NAME
    Data::NDArray::Shared - shared-memory typed N-dimensional numeric array
    for Linux

SYNOPSIS
        use Data::NDArray::Shared;

        # a 2x3 array of doubles in an anonymous shared mapping
        # ($path = undef for an anonymous array)
        my $a = Data::NDArray::Shared->new(undef, "f64", 2, 3);

        $a->ndim;        # 2
        $a->size;        # 6   (== 2 * 3, also ->numel)
        $a->shape;       # (2, 3)
        $a->strides;     # (3, 1)   row-major, in elements
        $a->dtype;       # "f64"
        $a->itemsize;    # 8

        $a->set(0, 0, 1.5);          # element [0][0] = 1.5  (multi-index)
        $a->get(0, 0);               # 1.5
        $a->set_flat(5, 9);          # last element by flat index
        $a->get_flat(5);             # 9

        $a->fill(7);                 # every element = 7
        $a->zero;                    # every element = 0

        $a->sum;  $a->mean;  $a->min;  $a->max;   # whole-array reductions

        $a->add_scalar(2);           # every element += 2   (in place)
        $a->mul_scalar(3);           # every element *= 3   (in place)

        $a->reshape(3, 2);           # same data, shape (3,2), strides (2,1)

        # element-wise array arithmetic (same dtype + total size), in place
        my $b = Data::NDArray::Shared->new(undef, "f64", 3, 2);
        $a->add($b);                 # a[i] += b[i]
        $a->subtract($b);            # a[i] -= b[i]
        $a->multiply($b);            # a[i] *= b[i]

        my $list = $a->to_list;      # arrayref of all elements, row-major

        # integer dtypes: i64/i32/i16/i8/u64/u32/u16/u8
        my $c = Data::NDArray::Shared->new(undef, "u8", 4);
        $c->set_flat(0, 300);        # wraps to 44 (stored in the element width)

        # share across processes via a backing file ($path = the file)
        my $shared = Data::NDArray::Shared->new("/tmp/nd.bin", "f64", 100, 100);

DESCRIPTION
    A dense, row-major numeric tensor in shared memory, shared across
    processes.
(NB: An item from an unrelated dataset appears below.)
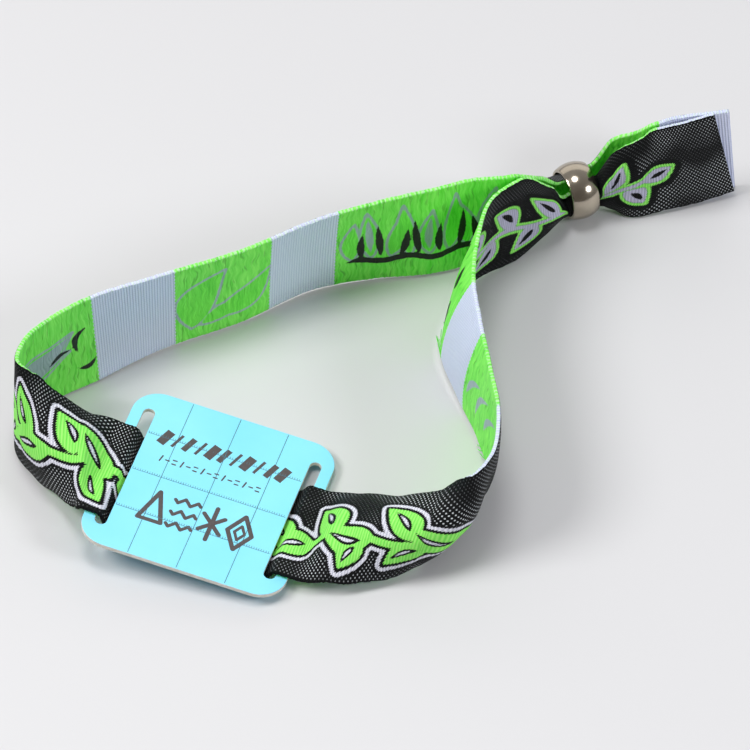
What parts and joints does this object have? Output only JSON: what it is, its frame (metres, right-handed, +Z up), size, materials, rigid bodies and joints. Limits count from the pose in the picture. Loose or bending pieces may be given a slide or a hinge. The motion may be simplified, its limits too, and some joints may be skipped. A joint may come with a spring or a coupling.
{
  "type": "rfid wristband",
  "caption": "Woven cloth wristband with a flat square plastic tag threaded on it and a round metal bead holding its two loose ends.",
  "frame": {"origin": "on the table under the middle of the whole band", "axes": "+Z up, +X towards the bead's side, +Y towards the back of the loop"},
  "size_m": [0.1212, 0.093, 0.0208],
  "materials": {
    "woven_cloth": "woven ribbon, black ground with green and pale grey motifs",
    "tag_plastic": "satin light cyan with fine printed lines",
    "bead_metal": "polished nickel"
  },
  "bodies": {
    "root": {"woven_band": "woven_cloth", "rfid_tag": "tag_plastic", "bead_slider": "bead_metal"}
  },
  "joints": []
}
The array has a fixed dtype (one of "f64", "f32", "i64",
    "i32", "i16", "i8", "u64", "u32", "u16", "u8"), a fixed shape of 1 to 8
    dimensions, and the matching row-major strides (in elements). The
    elements live contiguously in a shared mapping, so several processes
    share one array: any process that opens the same backing file, inherits
    the anonymous mapping across "fork", or reopens a passed memfd, sees the
    same data.

    Supported operations:

    *   Indexed access -- get(@idx) / "set(@idx, $val)" by a full
        multi-index, and get_flat($e) / "set_flat($e, $val)" by a single
        linear (row-major) index "0 .. size-1".

    *   Bulk fills -- fill($val) sets every element; "zero" sets every
        element to zero.

    *   reshape(@newshape) -- change the shape without copying data; the
        total element count must be unchanged. Strides are recomputed
        row-major.

    *   Reductions -- "sum", "mean" (both return a floating-point number
        computed by double accumulation), "min" and "max" (return the actual
        extreme element in the dtype-correct type).

    *   In-place scalar arithmetic -- add_scalar($s) and mul_scalar($s)
        apply "element OP $s" to every element.

    *   In-place element-wise array arithmetic -- "add", "subtract" and
        "multiply" combine the receiver with another "Data::NDArray::Shared"
        of the same dtype and same total size, element by element.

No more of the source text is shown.